_EXERCISE_
Can you quote the lines below exactly, starting at the line with "if empty is" and going through the last one?

++++++

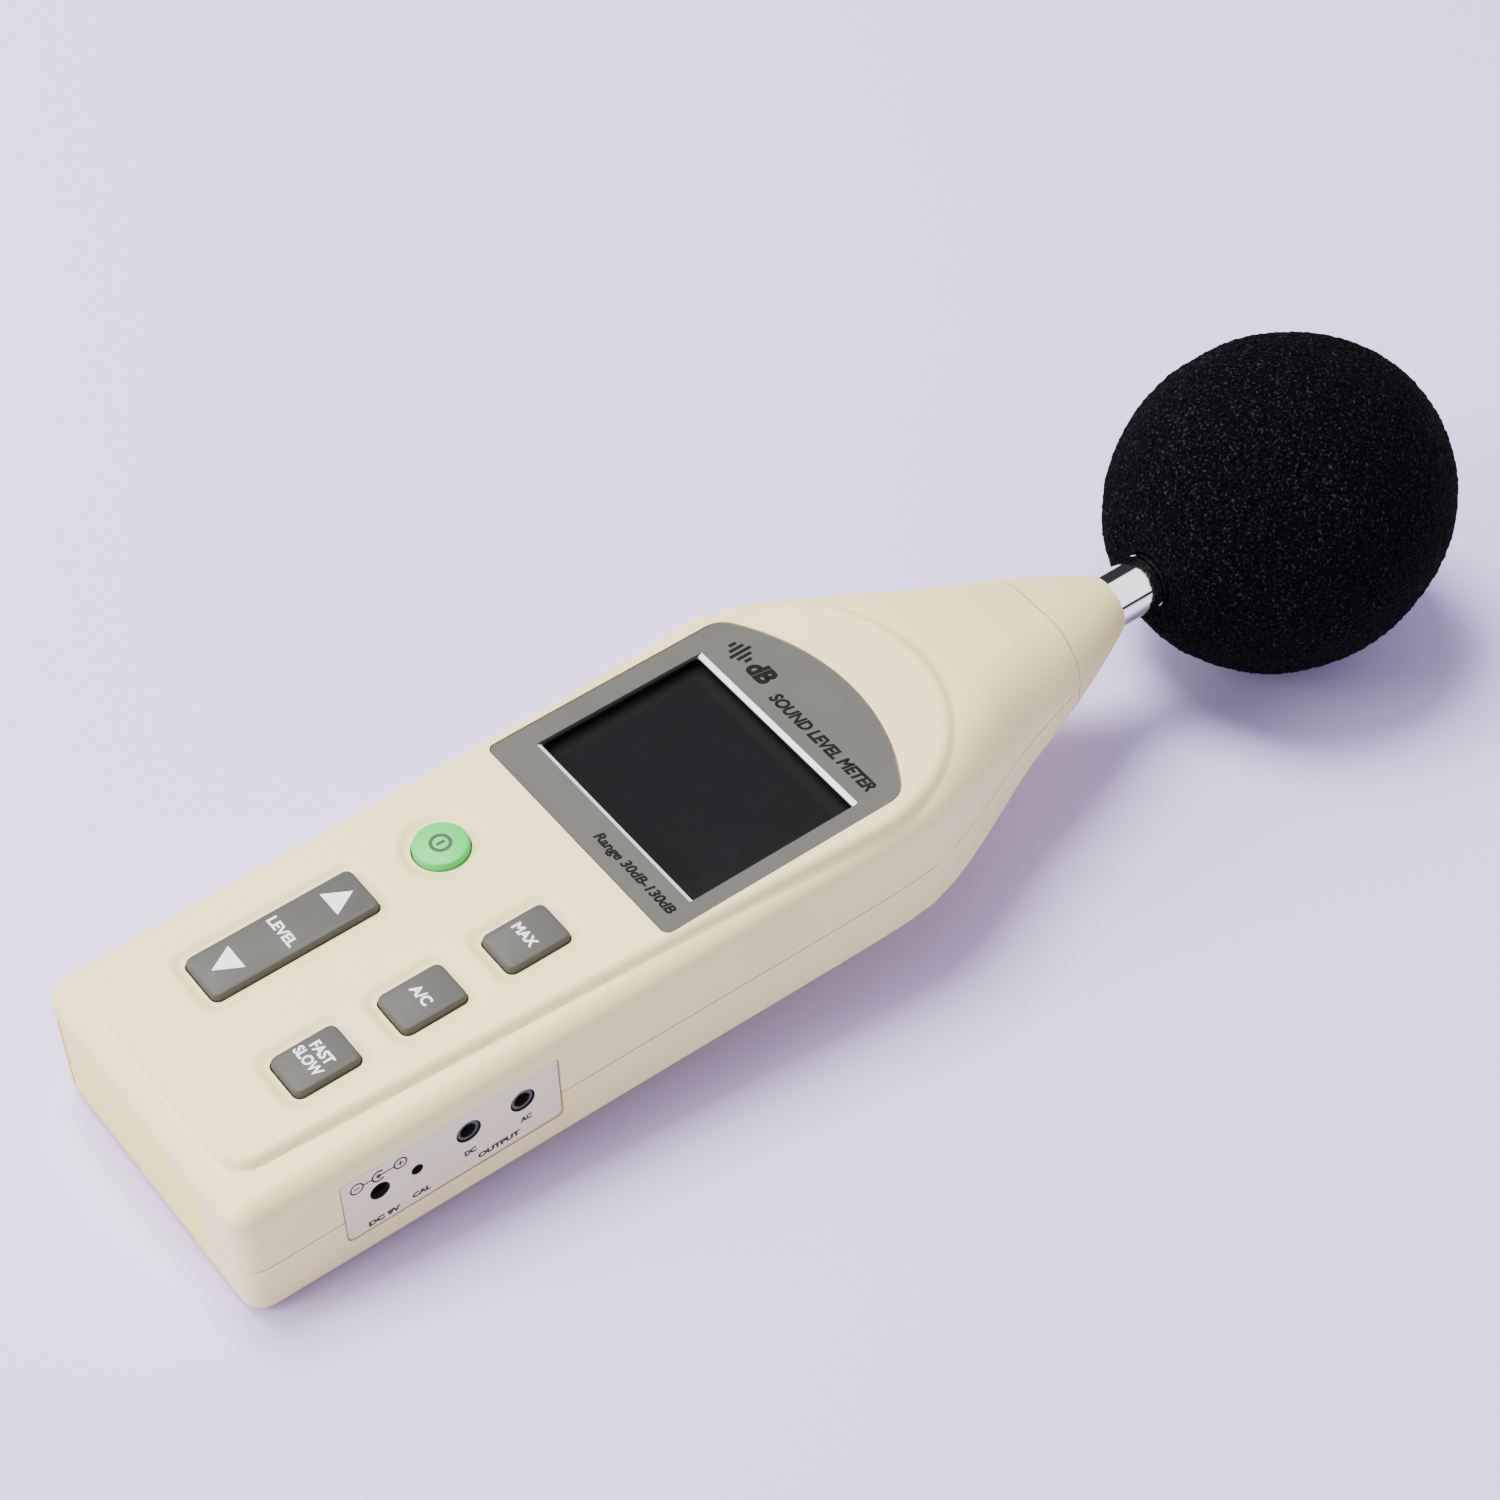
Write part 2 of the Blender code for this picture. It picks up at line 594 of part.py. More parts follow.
def make_display_stack(glass, clear, black, rubber):
    """Window lens, display module, its frame and the two contact strips."""
    def centred(name, size, low, high, material, radius=0.5):
        outline = rounded_rectangle((WINDOW_X, WINDOW_Y), size, radius, 2)
        return prism(name, outline, low, high, material)

    centred("window_lens", (55.0, 41.8), 30.4, 31.4, clear)
    centred("lcd_module", (54.8, 41.6), 27.0, 30.1, glass)
    frame = centred("lcd_frame", (59.0, 46.2), BOARD_Z[1] + GAP, 31.3, black, 1.5)
    cut(frame, centred("guide_frame_room", (55.8, 42.6), 20.0, 36.0, None))
    for name, shift in (("zebra_strip_upper", 17.9), ("zebra_strip_lower", -17.9)):
        y = WINDOW_Y + shift
        low = (WINDOW_X - 26.0, y - 1.2, BOARD_Z[1] + GAP)
        block(name, low, (WINDOW_X + 26.0, y + 1.2, 27.0 - GAP), rubber)


def make_board(green):
    outline = rounded_rectangle((0.0, sum(BOARD_Y) / 2), (2 * BOARD_HALF, BOARD_Y[1] - BOARD_Y[0]), 2.0, 2)
    board = prism("main_board", outline, *BOARD_Z, green)
    for i, (x, y) in enumerate(BOARD_SCREWS):
        cut(board, turned(f"guide_board_hole_{i}", ((15.0, 1.3), (30.0, 1.3)), "Z", (x, y, 0), segments=12))
    return board


def make_components(black, metal, blue):
    """Chips, crystal and capacitors on the underside of the main board."""
    top = BOARD_Z[0] - GAP
    chips = {
        "microcontroller": ((-7.0, 20.0), (14.0, 14.0, 1.6), black),
        "rms_converter": ((-14.0, 46.0), (10.4, 7.6, 2.4), black),
        "amplifier_chip": ((8.0, 50.0), (5.0, 6.0, 1.6), black),
        "crystal": ((12.0, 14.0), (11.0, 4.6, 3.4), metal),
    }
    for name, (place, size, material) in chips.items():
        prism(name, rounded_rectangle(place, size[:2], 0.4, 1), top - size[2], top, material)
    for name, x, y in (("capacitor_input", 24.0, 30.0), ("capacitor_supply", 24.0, -12.0)):
        turned(name, ((top - 7.0, 2.6), (top - 6.7, 3.1), (top, 3.1)), "Z", (x, y, 0), blue, segments=20)


def make_audio_jack(name, y, z, black):
    """Socket for a 3.5 mm plug, open towards +X."""
    body = block(name, (23.5, y - 3.2, z - 2.9), (SOCKET_FACE_X, y + 3.2, BOARD_Z[0] - GAP), black)
    fuse(body, turned(f"guide_{name}_nose", ((30.0, 2.45), (36.2, 2.45)), "X", (0, y, z), segments=24))
    cut(body, turned(f"guide_{name}_bore", ((25.5, 1.8), (40.0, 1.8)), "X", (0, y, z), segments=20))
    return body


def make_power_socket(black):
    """External supply socket with a centre pin, open towards +X."""
    y, z = POWER_IN
    corner = (SOCKET_FACE_X, y + 3.9, BOARD_Z[0] - GAP)
    body = block("dc_power_socket", (24.0, y - 3.9, z - 3.9), corner, black)
    cut(body, turned("guide_power_bore", ((26.0, 2.1), (40.0, 2.1)), "X", (0, y, z), segments=20))
    fuse(body, turned("guide_power_pin", ((25.0, 0.65), (33.5, 0.65)), "X", (0, y, z), segments=10))
    return body


def make_trimmer(blue, brass):
    """Calibration trimmer and the slotted rotor that a small screwdriver turns."""
    y, z = TRIMMER
    corner = (SOCKET_FACE_X - GAP, y + 2.4, BOARD_Z[0] - GAP)
    body = block("trimmer_body", (25.0, y - 2.4, z - 3.4), corner, blue)
    cut(body, turned("guide_trimmer_seat", ((32.6, 1.45), (40.0, 1.45)), "X", (0, y, z), segments=20))
    rotor = turned("trimmer_rotor", ((-0.9, 1.1), (0.9, 1.1)), "X", (0, 0, 0), brass, segments=20)
    rotor.location = Vector((33.9, y, z)) * MM
    cut(rotor, block("guide_rotor_slot", (34.2, y - 2.0, z - 0.25), (36.0, y + 2.0, z + 0.25)))


# ---------------------------------------------------------------- microphone

def make_microphone(chrome, black, green, foam, rubber):
    """Chrome tube, capsule, slotted grid, preamplifier board, seal and windscreen."""
    axis = (0, 0, MIC_Z)
    low, high = TUBE_Y
    tube = ((low, TUBE_BORE), (low, TUBE_RADIUS), (high - 0.3, TUBE_RADIUS), (high, TUBE_RADIUS - 0.3),
            (high, TUBE_BORE))
    turned("mic_tube", tube, "Y", axis, chrome, closed=True, segments=40)
    low, high = GRID_Y
    cup = ((low, TUBE_BORE + 0.2), (low, TUBE_RADIUS), (high - 0.8, TUBE_RADIUS),
           (high - 0.2, TUBE_RADIUS - 0.3), (high, TUBE_RADIUS - 0.9), (high, 0.8), (high - 1.0, 0.8),
           (high - 1.0, TUBE_BORE + 0.2))
    grid = turned("mic_grid", cup, "Y", axis, chrome, closed=True, segments=40)
    for i in range(6):
        turn = math.radians(60 * i + 13)
        centre = (3.5 * math.sin(turn), 3.5 * math.cos(turn) + MIC_Z)
        outline = arc(centre, 1.0, 0, 330, 11)
        rings = [[(x, y, z) for x, z in outline] for y in (high - 2.0, high + 1.0)]
        cut(grid, loft(f"guide_grid_{i}", rings))
    turned("mic_capsule", ((154.6, 5.3), (161.0, 5.3), (161.6, 4.7)), "Y", axis, black)
    block("preamp_board", (-4.6, 114.0, MIC_Z - 0.8), (4.6, 149.0, MIC_Z + 0.8), green)
    seal = TUBE_RADIUS + GAP
    profile = ((118.0, seal), (118.0, 7.5), (121.5, 7.5), (121.5, seal))
    turned("mic_seal", profile, "Y", axis, rubber, closed=True)
    route = ((0, 113.7, 12.06), (0, 106.0, 12.3), (0, 93.0, 16.5), (0, 78.0, 21.8), (0, 66.3, 22.8))
    wire("mic_cable", route, 1.2, black)
    make_windscreen(foam)


def make_windscreen(foam):
    """Foam ball pushed over the microphone, with a blind bore and a flattened mouth."""
    mouth = BALL_Y - BALL_HALF_LENGTH * math.cos(math.radians(20))
    profile = [(BALL_BORE_END_Y, 0.01), (BALL_BORE_END_Y, BALL_BORE), (mouth, BALL_BORE)]
    for angle in np.linspace(160, 3, 15):
        turn = math.radians(angle)
        profile.append((BALL_Y + BALL_HALF_LENGTH * math.cos(turn), BALL_RADIUS * math.sin(turn)))
    profile.append((BALL_Y + BALL_HALF_LENGTH, 0.01))
    ball = turned("windscreen", profile, "Y", (0, 0, MIC_Z), foam, segments=32)
    return ball


# ---------------------------------------------------------------- battery and fasteners

def make_battery(case, rubber, red, black, foam):
    """Nine-volt battery with its snap connector, two leads and a foam pad."""
    half, (low_y, low_z) = BATTERY_SIZE[0] / 2, BATTERY_LOW
    high_y, high_z = low_y + BATTERY_SIZE[1], low_z + BATTERY_SIZE[2]
    centre = (0.0, (low_z + high_z) / 2)
    outline = [(z, x) for x, z in reversed(rounded_rectangle(centre, (2 * half, BATTERY_SIZE[2]), 2.0))]
    battery = prism("battery", outline, low_y, high_y, case, axis="Y")
    snap_low = high_y + GAP
    snap = block("battery_snap", (-half + 0.5, snap_low, low_z + 2.0),
                 (half - 0.5, snap_low + 4.6, high_z - 2.0), rubber)
    for side, radius in ((-1, 2.9), (1, 3.9)):
        place = (side * TERMINAL_X, 0, centre[1])
        outline = ((high_y - 1.0, radius), (high_y + 2.4, radius))
        fuse(battery, turned(f"guide_terminal_{side}", outline, "Y", place, segments=20))
        hole = radius + 0.5
        outline = ((high_y - 1.0, hole), (high_y + 2.9, hole))
        cut(snap, turned(f"guide_snap_{side}", outline, "Y", place, segments=20))
    start = snap_low + 4.6 + GAP
    for name, side, material in (("battery_lead_positive", -1, red), ("battery_lead_negative", 1, black)):
        x = side * TERMINAL_X
        route = ((x, start, 15.3), (x, start + 2.2, 15.5), (x, start + 5.0, 17.4), (x, start + 6.4, 19.4),
                 (x, start + 6.6, BOARD_Z[0] - GAP))
        wire(name, route, 0.7, material)
    block("battery_pad", (-11.0, -90.0, high_z + GAP), (11.0, -58.0, BOARD_Z[0] - GAP), foam)


def make_screws(steel, brass):
    """Case screws in their counterbores, board screws and the tripod bush."""
    def screw(name, places, head_low, head_high, head_radius, tip, shank):
        for i, (x, y) in enumerate(places):
            profile = ((head_low, head_radius - 0.4), (head_low + 0.3, head_radius),
                       (head_high, head_radius), (head_high, shank), (tip - 0.8, shank), (tip, shank * 0.4))
            fastener = turned(f"{name}_{i + 1}", profile, "Z", (x, y, 0), steel, segments=16)
            for part, (dx, dy) in (("a", (1.5, 0.35)), ("b", (0.35, 1.5))):
                low = (x - dx, y - dy, head_low - 1.0)
                cut(fastener, block(f"guide_{name}_{i}{part}", low, (x + dx, y + dy, head_low + 0.9)))

    screw("case_screw", CASE_SCREWS, 5.6, 7.7, 2.8, 22.0, 1.3)
    screw("board_screw", BOARD_SCREWS, 20.0, BOARD_Z[0] - GAP, 2.2, 29.0, 0.9)
    bush = ((0.0, 3.0), (0.0, 5.0), (8.8, 5.0), (8.8, 3.0))
    turned("tripod_bush", bush, "Z", (0, TRIPOD_Y, 0), brass, closed=True, segments=24)


def build():
    """Model every piece."""
    cream = make_material("cream_plastic", (0.78, 0.71, 0.58), 0.42)
    yellow = make_material("end_plastic", (0.74, 0.69, 0.49), 0.45)
    side_grey = make_material("side_panel_plastic", (0.62, 0.57, 0.52), 0.45)
    panel_grey = make_material("panel_plastic", (0.24, 0.235, 0.22), 0.4)
    key_grey = make_material("key_plastic", (0.25, 0.25, 0.25), 0.5)
    green = make_material("power_key_plastic", (0.27, 0.65, 0.38), 0.4)
    lcd = make_material("lcd_glass", (0.02, 0.022, 0.02), 0.1)
    clear = make_material("clear_lens", (0.9, 0.9, 0.9), 0.05, transmission=1.0)
    black = make_material("black_plastic", (0.02, 0.02, 0.02), 0.5)
    rubber = make_material("black_rubber", (0.03, 0.03, 0.03), 0.8)
    board = make_material("circuit_board", (0.03, 0.16, 0.07), 0.4)
    metal = make_material("bright_metal", (0.7, 0.7, 0.7), 0.25, 1.0)
    chrome = make_material("chrome_metal", (0.85, 0.85, 0.87), 0.08, 1.0)
    brass = make_material("brass_metal", (0.75, 0.57, 0.25), 0.3, 1.0)
    blue = make_material("blue_plastic", (0.05, 0.12, 0.35), 0.4)
    red = make_material("red_sleeve", (0.55, 0.03, 0.02), 0.5)
    foam = make_material("black_foam", (0.012, 0.012, 0.013), 0.95)
    case = make_material("battery_case", (0.12, 0.12, 0.13), 0.35)

    make_front_shell(cream)
    make_rear_shell(cream)
    make_nose_cap(cream)
    make_battery_cover(cream)
    make_panel(panel_grey)
    make_jack_plate(side_grey)
    block("end_plate", (END_PLATE_X[0], END_Y + 0.1, END_PLATE_Z[0]),
          (END_PLATE_X[1], END_Y + 1.1, END_PLATE_Z[1]), yellow)

    make_key("power_key", green)
    for name in ("max_key", "weighting_key", "response_key"):
        make_key(name, key_grey)
    make_rocker(key_grey)
    for name in ("power", "max", "weighting", "response"):
        place = key_centre(f"{name}_key")
        make_switch(f"switch_{name}", place.x, place.y, black)
    make_switch("switch_level_up", -KEY_COLUMN_X, ROCKER_Y + ROCKER_SWITCH_REACH, black)
    make_switch("switch_level_down", -KEY_COLUMN_X, ROCKER_Y - ROCKER_SWITCH_REACH, black)

    make_display_stack(lcd, clear, black, rubber)
    make_board(board)
    make_components(black, metal, blue)
    make_audio_jack("dc_output_jack", *DC_OUT, black)
    make_audio_jack("ac_output_jack", *AC_OUT, black)
    make_power_socket(black)
    make_trimmer(blue, brass)
    make_microphone(chrome, black, board, foam, rubber)
    make_battery(case, rubber, red, black, foam)
    make_screws(metal, brass)


for old in list(bpy.data.objects):
    bpy.data.objects.remove(old)
build()
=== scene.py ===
"""Sound level meter: finished looks, floor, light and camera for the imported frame."""
import json
import math

import bmesh
import bpy
import numpy as np
from mathutils import Matrix, Vector, noise
from mathutils.bvhtree import BVHTree


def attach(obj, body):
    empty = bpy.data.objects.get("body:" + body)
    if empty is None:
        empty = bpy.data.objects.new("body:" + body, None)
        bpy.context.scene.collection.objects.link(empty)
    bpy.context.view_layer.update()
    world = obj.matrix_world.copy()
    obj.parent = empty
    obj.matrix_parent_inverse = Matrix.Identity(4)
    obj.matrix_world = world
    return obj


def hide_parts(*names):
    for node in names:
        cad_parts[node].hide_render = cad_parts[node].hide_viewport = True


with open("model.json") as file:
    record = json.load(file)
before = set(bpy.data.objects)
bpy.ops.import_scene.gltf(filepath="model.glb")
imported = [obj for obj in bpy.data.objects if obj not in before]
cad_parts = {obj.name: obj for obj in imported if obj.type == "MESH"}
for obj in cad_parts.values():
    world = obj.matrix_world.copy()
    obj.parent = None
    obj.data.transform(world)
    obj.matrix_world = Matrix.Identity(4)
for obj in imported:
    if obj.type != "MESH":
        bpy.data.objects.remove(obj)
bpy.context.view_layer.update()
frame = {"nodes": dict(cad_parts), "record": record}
NODES = frame["nodes"]
MM = 0.001
FACE_Z = 34.3               # height of the raised face, in mm like every measure below
WINDOW = (0.7, 27.2)        # middle of the display window
SMOOTH_ANGLE = 32.0         # edges that turn more than this, in degrees, stay sharp
NOISE_SPREAD = (0.3, 0.7)   # where nearly all values of a noise texture lie
# Holes in the side plate: y, z and radius.
SOCKET_HOLES = ((-74.2, 17.2, 2.2), (-65.8, 16.8, 1.3), (-53.8, 18.9, 2.8), (-41.3, 18.4, 2.8))


# ---------------------------------------------------------------- materials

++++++

_EXPECTED OUTPUT_
    if empty is None:
        empty = bpy.data.objects.new("body:" + body, None)
        bpy.context.scene.collection.objects.link(empty)
    bpy.context.view_layer.update()
    world = obj.matrix_world.copy()
    obj.parent = empty
    obj.matrix_parent_inverse = Matrix.Identity(4)
    obj.matrix_world = world
    return obj


def hide_parts(*names):
    for node in names:
        cad_parts[node].hide_render = cad_parts[node].hide_viewport = True


with open("model.json") as file:
    record = json.load(file)
before = set(bpy.data.objects)
bpy.ops.import_scene.gltf(filepath="model.glb")
imported = [obj for obj in bpy.data.objects if obj not in before]
cad_parts = {obj.name: obj for obj in imported if obj.type == "MESH"}
for obj in cad_parts.values():
    world = obj.matrix_world.copy()
    obj.parent = None
    obj.data.transform(world)
    obj.matrix_world = Matrix.Identity(4)
for obj in imported:
    if obj.type != "MESH":
        bpy.data.objects.remove(obj)
bpy.context.view_layer.update()
frame = {"nodes": dict(cad_parts), "record": record}
NODES = frame["nodes"]
MM = 0.001
FACE_Z = 34.3               # height of the raised face, in mm like every measure below
WINDOW = (0.7, 27.2)        # middle of the display window
SMOOTH_ANGLE = 32.0         # edges that turn more than this, in degrees, stay sharp
NOISE_SPREAD = (0.3, 0.7)   # where nearly all values of a noise texture lie
# Holes in the side plate: y, z and radius.
SOCKET_HOLES = ((-74.2, 17.2, 2.2), (-65.8, 16.8, 1.3), (-53.8, 18.9, 2.8), (-41.3, 18.4, 2.8))


# ---------------------------------------------------------------- materials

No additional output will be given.